Portraits are often deeply personal, displayed in private homes and clubs or in institutional headquarters. They are created to document individuals in a moment in time, though, making them ideal works of art to lead into a study of social or biographical history. AMERICA CREATIVE presents the life and work of Everett Raymond Kinstler, who turned 90 in 2016, and, specifically, how he has interacted with and rendered in paint other creative professionals, be they artists such as Alexander Calder and Romare Bearden, musicians such as Marian Anderson and Tony Bennett, writers such as Tom Wolfe and Theodor Geisel (Dr. Seuss), or actors such as Katharine Hepburn and Christopher Plummer. Drawing together these portraits into one exhibition will shed fresh light on the work of the artist, on the genre of portraiture in American art, and on the interconnectedness of America’s creative leaders in the mid-to-late-twentieth century.

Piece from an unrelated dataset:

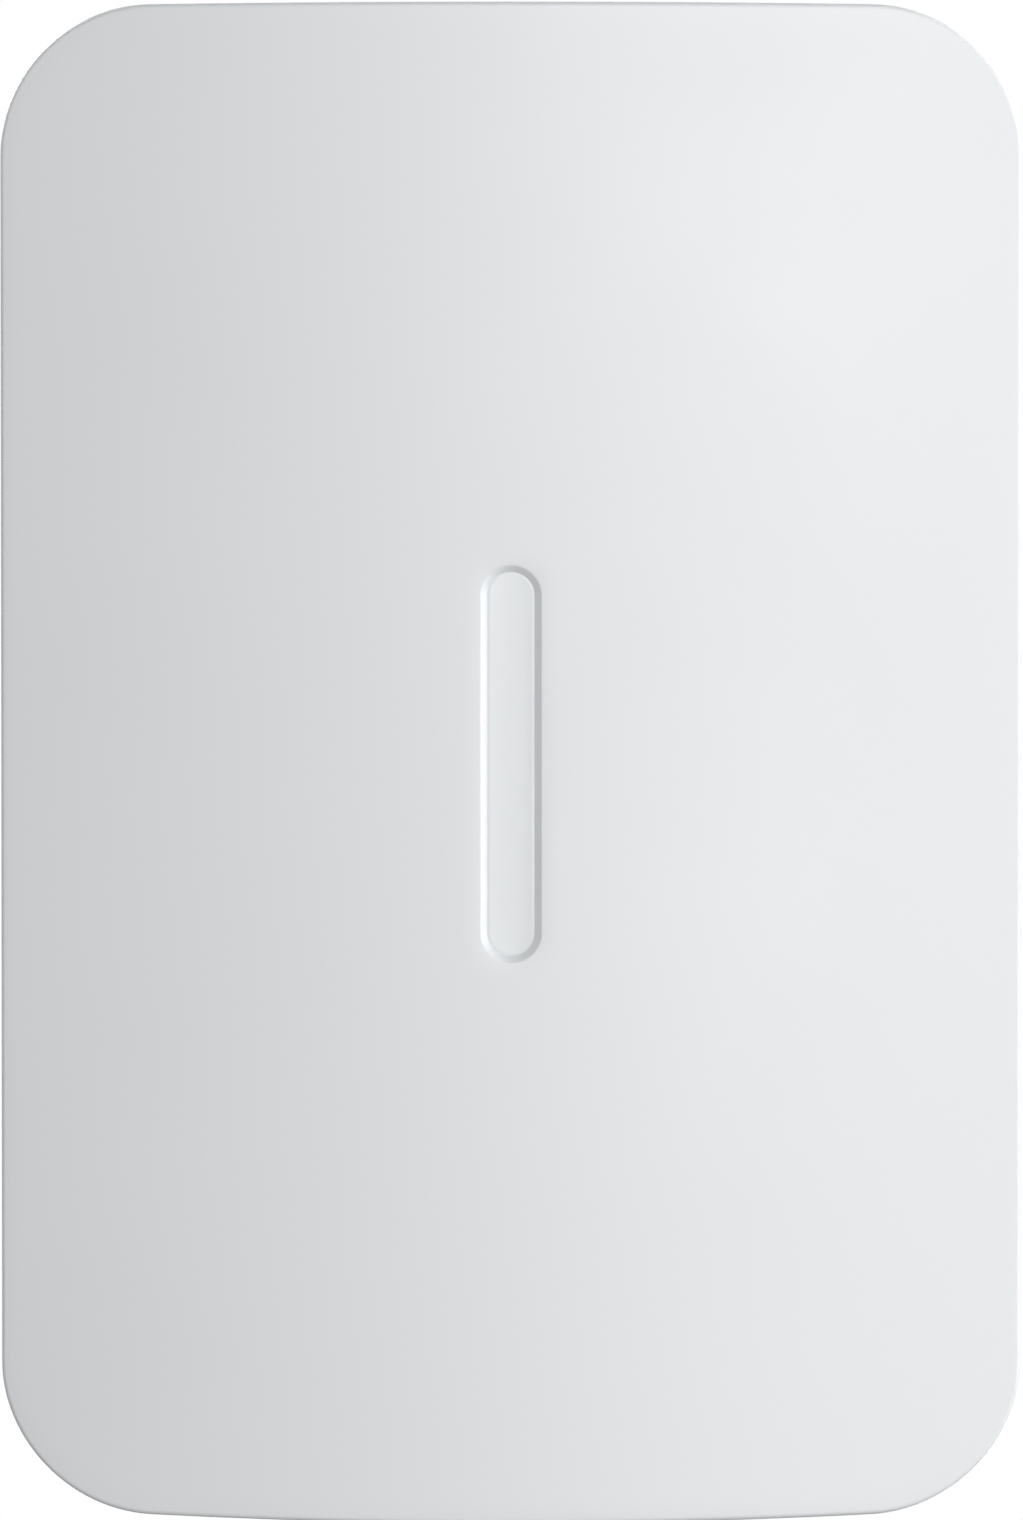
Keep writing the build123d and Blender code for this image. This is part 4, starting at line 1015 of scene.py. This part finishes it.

Kinstler drew for comic books in his early career in the 1940s, towards the end of the Golden Age of Illustration. Creating covers for pulps, magazines, and comic books such as Zorro, Hawkman, and The Shadowprovided a unique foundation that would later inform his practice as a portraitist. He was tutored by James Montgomery Flagg, one of the icons of American art and illustration, and honed his craft of capturing action and emotion with an economy of line. In the mid-1950s, as the dominant aesthetics of print media shifted, Kinstler pivoted his career to portraiture. Though the genre is often considered historical, capturing a moment in a person’s life, his portraits are filled with vibrancy. As Amy Henderson, Historian Emerita at the National Portrait Gallery, writes in the catalogue accompanying the exhibition, “There is nothing static or stultifying about Kinstler’s art because it is full of life. Somehow, his brushstrokes capture personality in sweeping gestures: his paintings are more character ‘portrayals’ in a theatrical sense of revelation than frozen-in-granite ‘portraits.’” He has become a master of the genre, with perhaps his pinnacle achievement being the official White House portraits of Presidents Gerald Ford and Ronald Reagan.
Joseph Mella, director of the Fine Arts Gallery, writes that this exhibition “is a remarkable window into the lives of numerous leaders in the arts in America, and equally an outstanding opportunity to experience the genius of one of the best portrait artists working today, making it an honor to bring Kinstler’s own creative vision here to the Vanderbilt University Fine Arts Gallery.”
The exhibition includes:
- Thirty-one works of art depicting creative leaders including Marian Anderson, Tony Bennett, Alexander Calder, Plácido Domingo, and Tom Wolfe
- Loans from the National Portrait Gallery, the Butler Institute of American Art, the Hood Museum at Dartmouth College, the Museum of the City of New York, and the National Academy Museum, among others
- A fully illustrated catalogue
The exhibition will travel to the Morris Museum of Art in Augusta, Georgia, where it will be on view from Sat., Aug. 11 to Sun., Nov. 4, 2018.
The final in a three-part series on portraiture, AMERICA CREATIVE: PORTRAITS BY EVERETT RAYMOND KINSTLER is organized by the Vanderbilt University Fine Arts Gallery and curated by Joseph S. Mella, director, and Margaret F. M. Walker, assistant curator. The gallery extends special thanks to the artist, Peggy Kinstler, and Michael Shane Neal.
For more information on visiting the gallery, see Vanderbilt.edu/gallery. Visitors to the opening may park, free of charge, anywhere in Lot 95, accessible from 21st avenue south. Visitors to the lecture on March 24 may park, free of charge, in the Highland Ave. garage.